Everyone knows it, the question mark. In writing, it’s usage shows us which sentence is meant as a question. However, there are contexts in which you may be using the question mar incorrectly. Lets have a look at this seemingly oh so easy punctuation mark.
Forming a Question
As stated above, quotation marks serve the purpose of marking a written sentence as a question. In direct speech, where no punctuation marks exist, a question is indicated by rising pitch or tone at the end of a sentence. Sometimes, a lifted eyebrow does the trick as well.
But it’s not that easy. There are a few examples and exceptions in which apparent questions do not appear with a question mark in the end. Let’s have a look at these rules.
Using the Question Mark
The question mark is used:
- after a direct questions
- the last part of a statement is a question
Consider the following examples:
Are you sure about that? You are sure about that, aren't you?

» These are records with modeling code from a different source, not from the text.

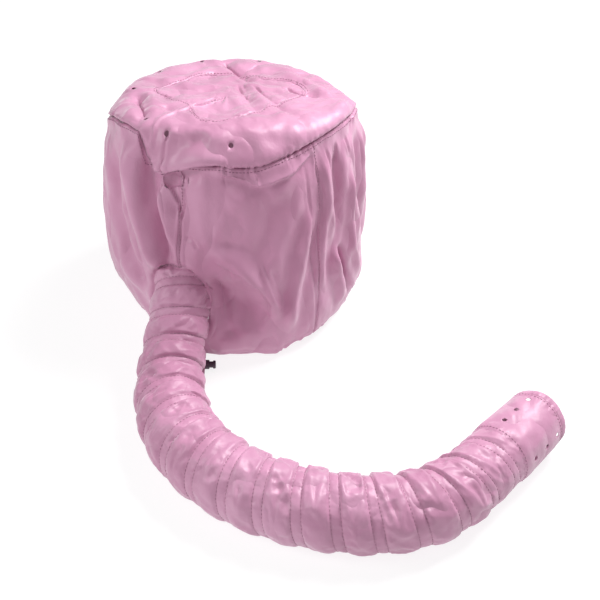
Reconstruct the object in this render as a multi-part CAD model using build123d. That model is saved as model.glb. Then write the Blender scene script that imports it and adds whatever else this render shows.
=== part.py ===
from build123d import *
import math
import os

# Soft bonnet dryer hood: a gathered fabric bonnet that is pulled over the hair, and a
# wire-coiled fabric hose that ends in a vented cuff for the nozzle of a hand dryer.
# Frame: millimetres, +Z up, the bonnet stands on Z = 0, its front faces -Y, and the
# origin is the centre of its footprint.

# ---- driving dimensions -------------------------------------------------------------
CLOTH = 0.8                      # plain solids stand in for a 0.15 mm woven fabric
THREAD_R = 0.5                   # seam thread, drawn as one continuous loop per seam
WALL_RADIUS = 142.5
RIM_RADIUS = 131.0
RING_RADIUS = 88.0
HEM_RADIUS = 124.0
CROWN_RISE = 6.5                 # the centre panel's dome above its own seam
SHIFT_X = -1.5                   # moves the bonnet so that its footprint is centred
SHIFT_Y = -0.1

HOSE_RADIUS = 33.0
HOSE_WALL = 0.8
HOSE_REST_Z = HOSE_RADIUS + 0.4  # height of the hose's centreline where it lies down
WIRE_RADIUS = 0.7                # spring steel
CHANNEL_RADIUS = 2.4
WIRE_PITCH = 33.0
POINTS_PER_TURN = 8

CUFF_LENGTH = 66.0
CUFF_END_RADIUS = 30.5
CUFF_HEM_LENGTH = 10.0
NOZZLE_BORE_RADIUS = 26.0
CUFF_VENT_RADIUS = 2.2
CROWN_VENT_RADIUS = 2.8

CUFF_VENT_COLUMNS_DEG = (-12, 78, 168, 258)   # from the top, + towards the outer side
CUFF_VENT_DISTANCES = (16, 36, 56)
CUFF_HEM_BEVEL = 2.0
CUFF_HEM_END_WALL = 3.0
CUFF_ELASTIC_RADIUS = 1.2
CUFF_ELASTIC_DISTANCE = 4.0      # from the hem's near edge

CORD_RADIUS = 1.2                # elastic drawstring
CORD_Z = 3.8
CASING_WIDTH = 9.6
CASING_HEIGHT = 9.0
CASING_CORNER = 1.5
CASING_CENTRE = HEM_RADIUS - 0.4 - CASING_WIDTH / 2

LOCK_RADIUS = 5.0
PRESS_TRAVEL = 3.5
LOCK_CHAMFER = 0.5
BUTTON_FILLET = 0.9
SPRING_LENGTH = 7.0
SPRING_PITCH = 1.5
SPRING_GAP = 0.1                 # left over at the spring's two ends together
SPRING_WIRE_R = 0.3
SPRING_COIL_R = 2.4
STEM_RADIUS = 3.4
WELL_RADIUS = 3.5
BUTTON_RADIUS = 4.4

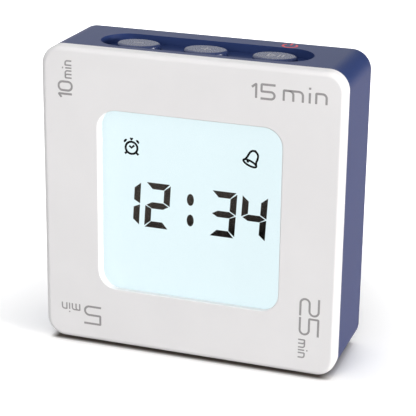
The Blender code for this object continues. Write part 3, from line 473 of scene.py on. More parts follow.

The question mark is NOT used:
- after indirect questions
- after rhetorical questions
This can be seen in the following examples:
I wonder if he's sure about that. Why not take the risk.
Where to put it?
Now that it’s clear when and when not to use the question mark, the question remains where to put it in a sentence. Okay, that question may be very easily answered:
The question mark replaces the period at the end of a sentence. Thus, the following words are written with capital letters as well. Some authors, however, decide to ignore this rule in order to signal that questions were asked fast or demanding:
Are you really sure about that? You should reconsider it.
That was fairly easy. But where to put the question mark when quotation marks are involved? This can best be explained when looking at the following examples:
"What did he say to you?" She said she is "just fine"?
In the first case, the whole quotation is a question, e.g. in direct speech.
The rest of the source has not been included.